* Recorded data:
══════════════════════════════

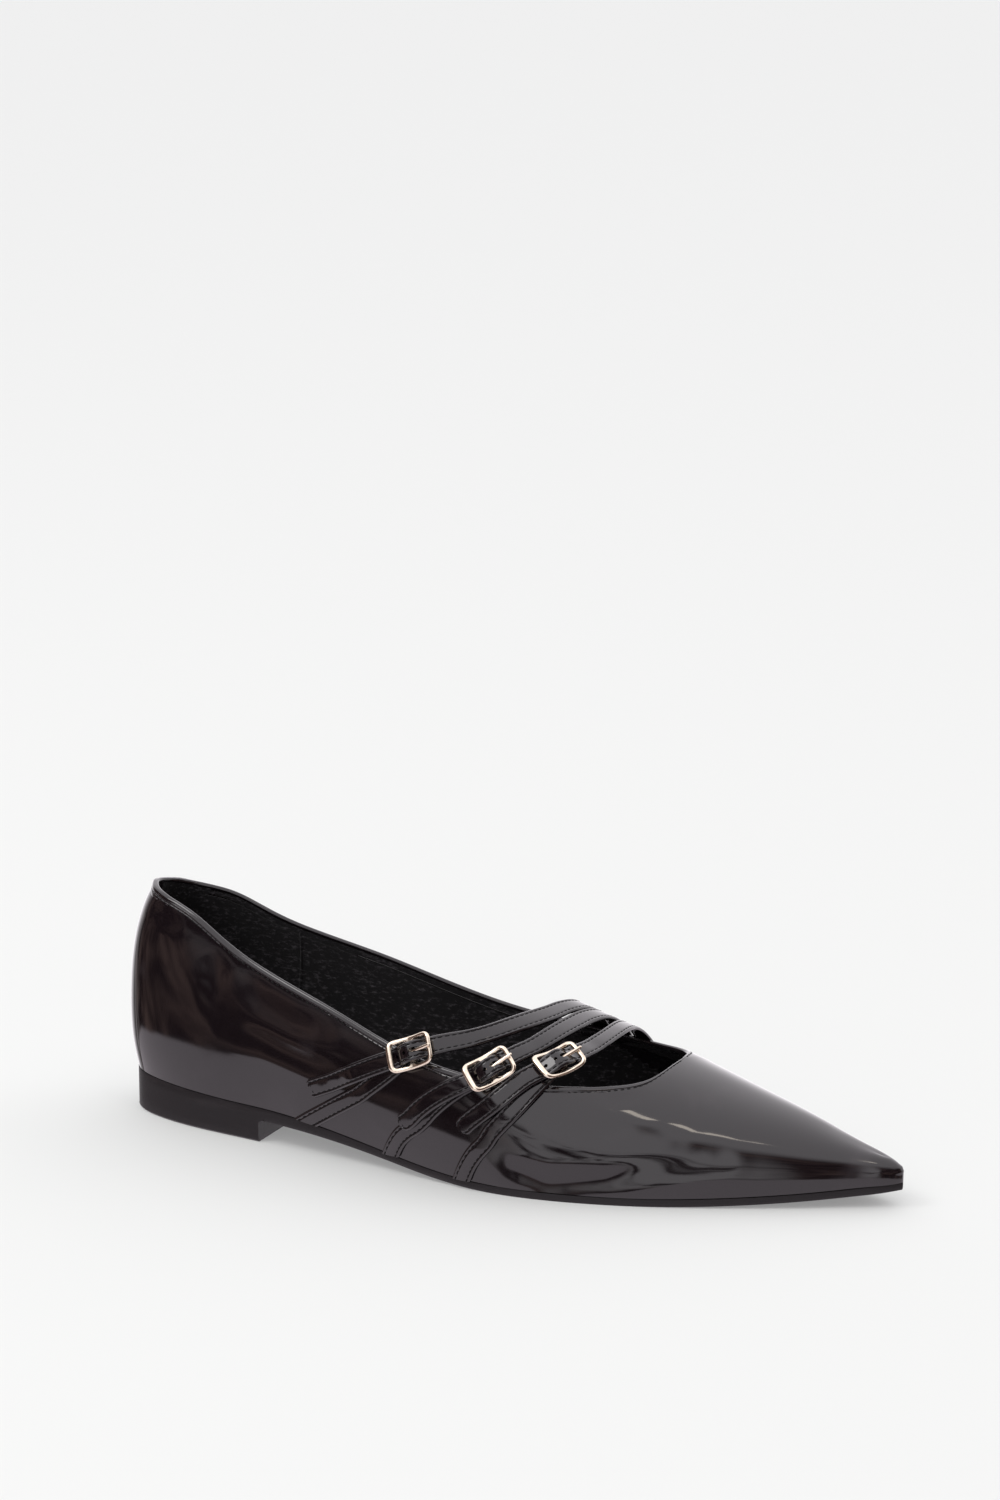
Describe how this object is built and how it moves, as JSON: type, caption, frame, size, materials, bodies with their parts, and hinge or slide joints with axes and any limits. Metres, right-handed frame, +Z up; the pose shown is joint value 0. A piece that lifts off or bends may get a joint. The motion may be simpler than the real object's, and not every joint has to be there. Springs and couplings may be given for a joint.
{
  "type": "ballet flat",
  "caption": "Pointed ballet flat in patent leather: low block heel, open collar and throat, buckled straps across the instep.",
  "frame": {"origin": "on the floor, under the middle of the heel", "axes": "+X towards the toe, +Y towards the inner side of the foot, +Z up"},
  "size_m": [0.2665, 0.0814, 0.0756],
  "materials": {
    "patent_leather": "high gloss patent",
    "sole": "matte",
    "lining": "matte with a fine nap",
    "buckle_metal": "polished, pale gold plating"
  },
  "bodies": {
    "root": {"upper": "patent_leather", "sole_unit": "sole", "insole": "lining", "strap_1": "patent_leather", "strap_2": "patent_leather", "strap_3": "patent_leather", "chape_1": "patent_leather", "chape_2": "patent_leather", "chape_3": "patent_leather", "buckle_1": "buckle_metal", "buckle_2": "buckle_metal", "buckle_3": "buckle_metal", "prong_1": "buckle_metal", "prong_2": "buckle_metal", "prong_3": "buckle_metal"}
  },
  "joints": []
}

══════════════════════════════

Write the data from above out again, exactly.

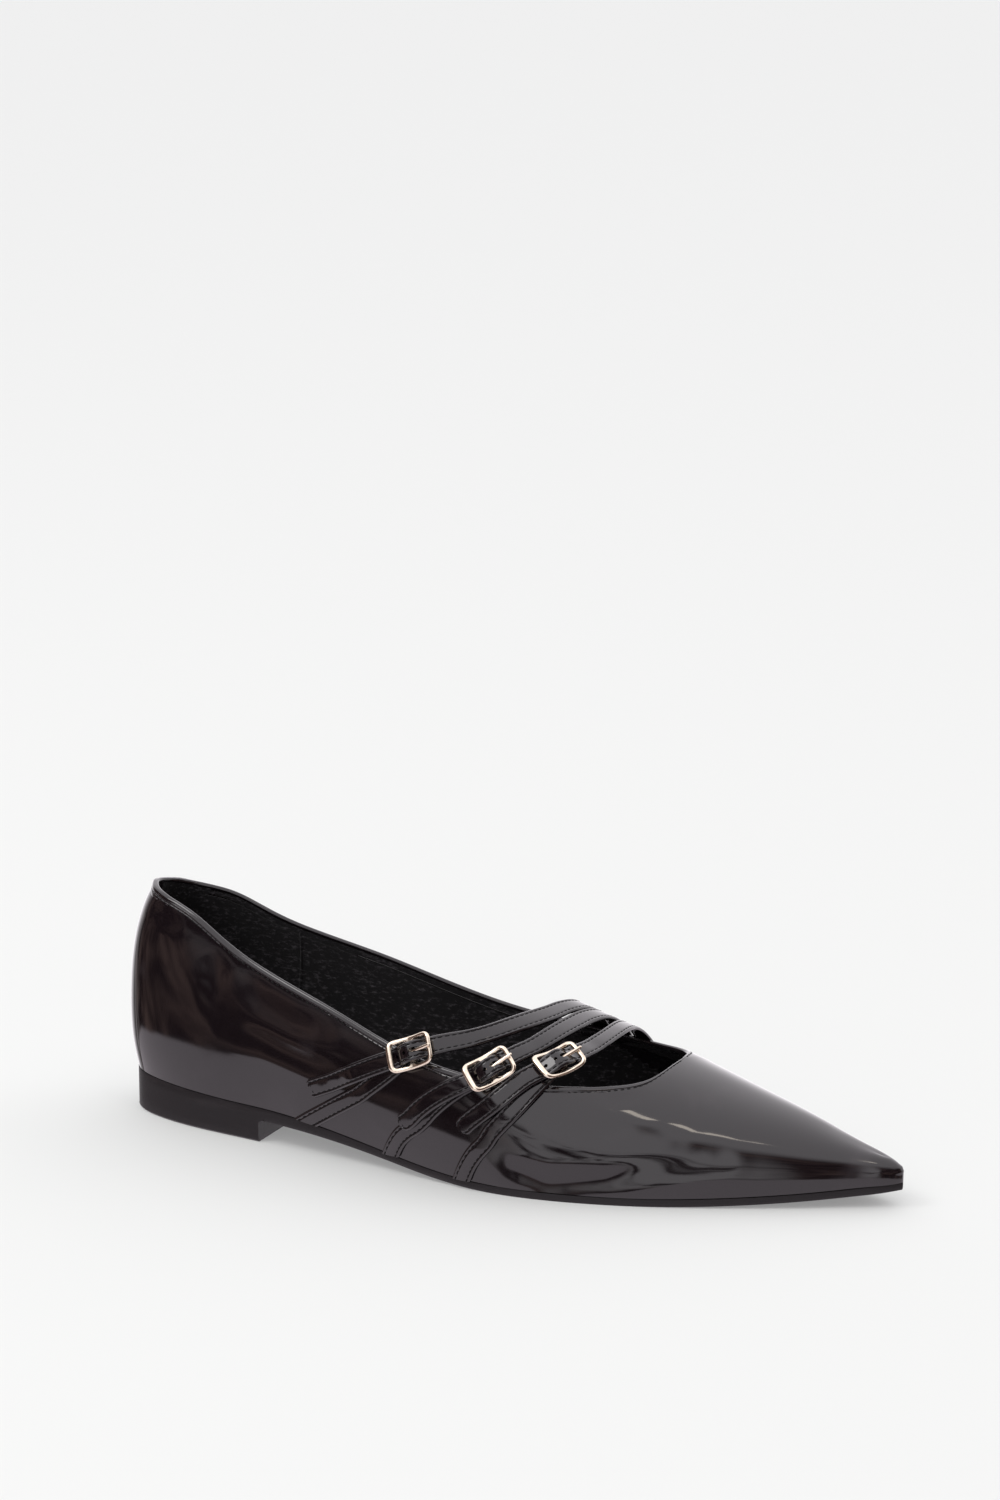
Describe how this object is built and how it moves, as JSON: type, caption, frame, size, materials, bodies with their parts, and hinge or slide joints with axes and any limits. Metres, right-handed frame, +Z up; the pose shown is joint value 0. A piece that lifts off or bends may get a joint. The motion may be simpler than the real object's, and not every joint has to be there. Springs and couplings may be given for a joint.
{
  "type": "ballet flat",
  "caption": "Pointed ballet flat in patent leather: low block heel, open collar and throat, buckled straps across the instep.",
  "frame": {"origin": "on the floor, under the middle of the heel", "axes": "+X towards the toe, +Y towards the inner side of the foot, +Z up"},
  "size_m": [0.2665, 0.0814, 0.0756],
  "materials": {
    "patent_leather": "high gloss patent",
    "sole": "matte",
    "lining": "matte with a fine nap",
    "buckle_metal": "polished, pale gold plating"
  },
  "bodies": {
    "root": {"upper": "patent_leather", "sole_unit": "sole", "insole": "lining", "strap_1": "patent_leather", "strap_2": "patent_leather", "strap_3": "patent_leather", "chape_1": "patent_leather", "chape_2": "patent_leather", "chape_3": "patent_leather", "buckle_1": "buckle_metal", "buckle_2": "buckle_metal", "buckle_3": "buckle_metal", "prong_1": "buckle_metal", "prong_2": "buckle_metal", "prong_3": "buckle_metal"}
  },
  "joints": []
}